Здесь находилось всегда 30–40 человек солдат, которые ждали суда или после суда очереди в тюрьмы, и главным образом, поляки и евреи. Здесь я узнал, как жестоко и несправедливо поступало русское начальство с местным населением, не выполняя своих же законов.
Здесь находился молодой поляк, которого взяли в солдаты неправильно, он был один сын у престарелых родителей и имел право на льготу первого разряда. Но его взяли и отправили в Житомир. И он в полку и родители в Варшаве исходили все места по начальству, до канцелярии генерал-губернатора включительно, давали взятки, но все это не помогало. Тогда он убежал пешком из Житомира, из полка, и пришел в Варшаву, надеясь лично доказать, что он взят не по закону. Но его судили как за побег и приговорили к трем годам дисциплинарного батальона; каждый день к нему на гауптвахту приходили старики родители, принося обед, их допускали со двора к окну, где мы сидели в общей камере, и они все время плакали, смотря на сына в окно. Плакал и он, и другие. Одно было здесь хорошо. Ежедневно приходили от еврейской общины очередные спрашивать, сколько здесь евреев, и на такое количество также ежедневно приносили обед. Евреи приглашали и всех желающих, и у нас получалась общая братская трапеза. Иногда приходил раввин и утешал заключенных, говоря по-русски:
— Не унывайте и не ропщите на свою судьбу, — жизнь без страданий невозможна, и чем их больше и чем они больше, тем ценнее сама жизнь и тем меньше в ней греха и пороков. Каждому в книге жизни написано свое, и никто не в силах изменить написанного.

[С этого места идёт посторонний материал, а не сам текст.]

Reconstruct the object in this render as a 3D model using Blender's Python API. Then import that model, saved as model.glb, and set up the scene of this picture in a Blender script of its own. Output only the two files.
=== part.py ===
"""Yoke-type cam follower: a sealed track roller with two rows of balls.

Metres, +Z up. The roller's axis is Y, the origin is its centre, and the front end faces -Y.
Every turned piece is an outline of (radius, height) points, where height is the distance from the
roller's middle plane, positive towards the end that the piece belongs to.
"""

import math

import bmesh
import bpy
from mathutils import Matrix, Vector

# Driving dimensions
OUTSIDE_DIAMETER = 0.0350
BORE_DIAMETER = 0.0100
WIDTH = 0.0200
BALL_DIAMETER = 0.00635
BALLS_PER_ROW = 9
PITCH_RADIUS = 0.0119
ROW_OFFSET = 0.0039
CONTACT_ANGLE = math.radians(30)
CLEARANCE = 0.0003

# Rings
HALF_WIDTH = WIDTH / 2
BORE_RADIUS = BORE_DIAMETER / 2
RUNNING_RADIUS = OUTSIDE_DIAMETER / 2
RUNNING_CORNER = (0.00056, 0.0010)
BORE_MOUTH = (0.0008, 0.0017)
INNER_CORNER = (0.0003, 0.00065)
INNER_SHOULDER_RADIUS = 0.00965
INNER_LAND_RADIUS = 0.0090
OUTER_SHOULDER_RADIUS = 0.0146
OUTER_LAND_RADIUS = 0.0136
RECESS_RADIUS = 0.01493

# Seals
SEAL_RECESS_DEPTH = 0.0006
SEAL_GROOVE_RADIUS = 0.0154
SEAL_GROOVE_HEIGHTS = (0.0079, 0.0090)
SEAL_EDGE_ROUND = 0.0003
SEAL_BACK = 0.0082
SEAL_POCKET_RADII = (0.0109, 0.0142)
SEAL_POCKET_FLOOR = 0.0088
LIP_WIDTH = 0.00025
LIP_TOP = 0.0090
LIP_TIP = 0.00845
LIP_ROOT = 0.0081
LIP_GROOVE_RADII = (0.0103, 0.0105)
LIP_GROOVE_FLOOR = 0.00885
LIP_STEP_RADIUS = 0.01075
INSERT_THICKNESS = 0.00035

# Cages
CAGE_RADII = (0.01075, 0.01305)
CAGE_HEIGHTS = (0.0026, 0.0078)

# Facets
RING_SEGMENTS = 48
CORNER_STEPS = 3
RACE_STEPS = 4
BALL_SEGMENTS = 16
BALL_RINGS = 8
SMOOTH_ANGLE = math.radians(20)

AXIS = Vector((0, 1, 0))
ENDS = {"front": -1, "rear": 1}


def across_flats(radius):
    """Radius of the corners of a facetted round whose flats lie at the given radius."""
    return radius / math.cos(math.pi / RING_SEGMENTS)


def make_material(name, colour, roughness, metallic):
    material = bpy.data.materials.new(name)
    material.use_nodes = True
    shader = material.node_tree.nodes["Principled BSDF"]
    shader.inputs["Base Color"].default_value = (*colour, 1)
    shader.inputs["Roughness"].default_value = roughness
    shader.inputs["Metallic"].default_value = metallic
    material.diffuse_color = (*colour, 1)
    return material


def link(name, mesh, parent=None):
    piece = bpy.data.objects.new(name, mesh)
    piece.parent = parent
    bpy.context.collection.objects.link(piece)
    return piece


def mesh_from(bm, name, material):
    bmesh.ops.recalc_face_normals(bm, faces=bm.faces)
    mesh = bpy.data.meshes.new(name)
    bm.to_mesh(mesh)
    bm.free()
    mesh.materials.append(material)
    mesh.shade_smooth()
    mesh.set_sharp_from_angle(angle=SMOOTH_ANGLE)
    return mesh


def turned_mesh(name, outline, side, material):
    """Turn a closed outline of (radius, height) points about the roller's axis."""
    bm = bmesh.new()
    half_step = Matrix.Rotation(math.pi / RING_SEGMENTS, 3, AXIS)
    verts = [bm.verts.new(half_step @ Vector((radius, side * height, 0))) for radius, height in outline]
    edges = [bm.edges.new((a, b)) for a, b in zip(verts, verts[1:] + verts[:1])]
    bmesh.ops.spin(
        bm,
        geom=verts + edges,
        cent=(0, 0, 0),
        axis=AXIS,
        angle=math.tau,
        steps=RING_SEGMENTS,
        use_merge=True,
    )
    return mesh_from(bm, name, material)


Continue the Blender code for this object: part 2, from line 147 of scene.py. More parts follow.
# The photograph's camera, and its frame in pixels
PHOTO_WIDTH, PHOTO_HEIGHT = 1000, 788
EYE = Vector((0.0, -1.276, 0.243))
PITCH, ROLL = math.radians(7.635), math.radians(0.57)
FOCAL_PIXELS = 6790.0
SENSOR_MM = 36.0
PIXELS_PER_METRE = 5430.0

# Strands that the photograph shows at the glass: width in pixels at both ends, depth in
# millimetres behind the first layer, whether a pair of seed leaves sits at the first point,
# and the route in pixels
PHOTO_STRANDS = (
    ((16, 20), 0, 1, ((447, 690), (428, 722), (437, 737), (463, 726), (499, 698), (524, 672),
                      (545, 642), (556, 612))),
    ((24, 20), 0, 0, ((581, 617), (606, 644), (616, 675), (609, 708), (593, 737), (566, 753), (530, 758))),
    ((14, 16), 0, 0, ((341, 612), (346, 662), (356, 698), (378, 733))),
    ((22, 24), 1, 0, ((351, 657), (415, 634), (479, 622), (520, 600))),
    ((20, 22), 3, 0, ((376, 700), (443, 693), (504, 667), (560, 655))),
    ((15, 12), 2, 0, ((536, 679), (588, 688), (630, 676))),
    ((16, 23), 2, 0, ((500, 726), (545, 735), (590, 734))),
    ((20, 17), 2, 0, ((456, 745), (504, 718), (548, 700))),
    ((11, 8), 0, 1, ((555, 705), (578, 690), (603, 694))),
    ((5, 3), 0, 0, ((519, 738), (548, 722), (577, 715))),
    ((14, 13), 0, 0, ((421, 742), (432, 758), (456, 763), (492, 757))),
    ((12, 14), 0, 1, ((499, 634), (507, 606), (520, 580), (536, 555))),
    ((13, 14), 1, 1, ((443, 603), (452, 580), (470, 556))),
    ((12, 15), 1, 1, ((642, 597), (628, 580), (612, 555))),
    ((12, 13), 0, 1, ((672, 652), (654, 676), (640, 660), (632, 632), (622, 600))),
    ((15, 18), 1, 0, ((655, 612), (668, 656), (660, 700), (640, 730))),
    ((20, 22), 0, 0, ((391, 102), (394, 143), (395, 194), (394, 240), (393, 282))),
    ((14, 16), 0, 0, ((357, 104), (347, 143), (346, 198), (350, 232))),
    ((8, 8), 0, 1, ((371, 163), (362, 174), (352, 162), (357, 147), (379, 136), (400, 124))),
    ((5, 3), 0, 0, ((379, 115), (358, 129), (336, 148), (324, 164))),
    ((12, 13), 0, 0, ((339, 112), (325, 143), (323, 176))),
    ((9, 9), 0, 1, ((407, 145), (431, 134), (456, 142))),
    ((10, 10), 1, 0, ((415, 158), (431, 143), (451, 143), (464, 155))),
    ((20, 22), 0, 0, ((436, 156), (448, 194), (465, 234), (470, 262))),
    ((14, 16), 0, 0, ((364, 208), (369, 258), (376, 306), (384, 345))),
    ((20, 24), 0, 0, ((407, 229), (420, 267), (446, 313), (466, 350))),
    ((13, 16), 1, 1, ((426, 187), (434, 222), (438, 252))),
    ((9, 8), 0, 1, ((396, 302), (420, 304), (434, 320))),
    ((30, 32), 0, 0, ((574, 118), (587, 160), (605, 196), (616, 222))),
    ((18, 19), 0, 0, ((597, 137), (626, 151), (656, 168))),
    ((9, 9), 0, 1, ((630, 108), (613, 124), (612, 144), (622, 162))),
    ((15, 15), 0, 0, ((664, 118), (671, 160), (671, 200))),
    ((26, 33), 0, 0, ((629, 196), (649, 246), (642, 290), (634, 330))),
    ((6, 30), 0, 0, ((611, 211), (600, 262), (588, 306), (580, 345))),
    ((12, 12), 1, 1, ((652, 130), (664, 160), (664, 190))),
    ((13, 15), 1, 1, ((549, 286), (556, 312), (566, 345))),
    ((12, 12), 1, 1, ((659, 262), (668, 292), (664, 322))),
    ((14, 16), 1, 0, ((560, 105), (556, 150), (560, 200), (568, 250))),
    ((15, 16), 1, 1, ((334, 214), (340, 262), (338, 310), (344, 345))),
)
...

Здесь я очень и очень был удивлен и поражен еврейской религиозностью, так как в среде и русских солдат, и русского народа не встречал ничего подобного. Каждый еврей имел свой молитвенник и в положенное время не пропускал молиться и днем и ночью. Иногда они молились вместе, вслух произнося свои молитвы. Я закрывал глаза, и мне казалось, что я слышу общий еврейский стон и плач перед Богом жизни о своем потерянном отечестве и родине и нарушенном доме Израиля.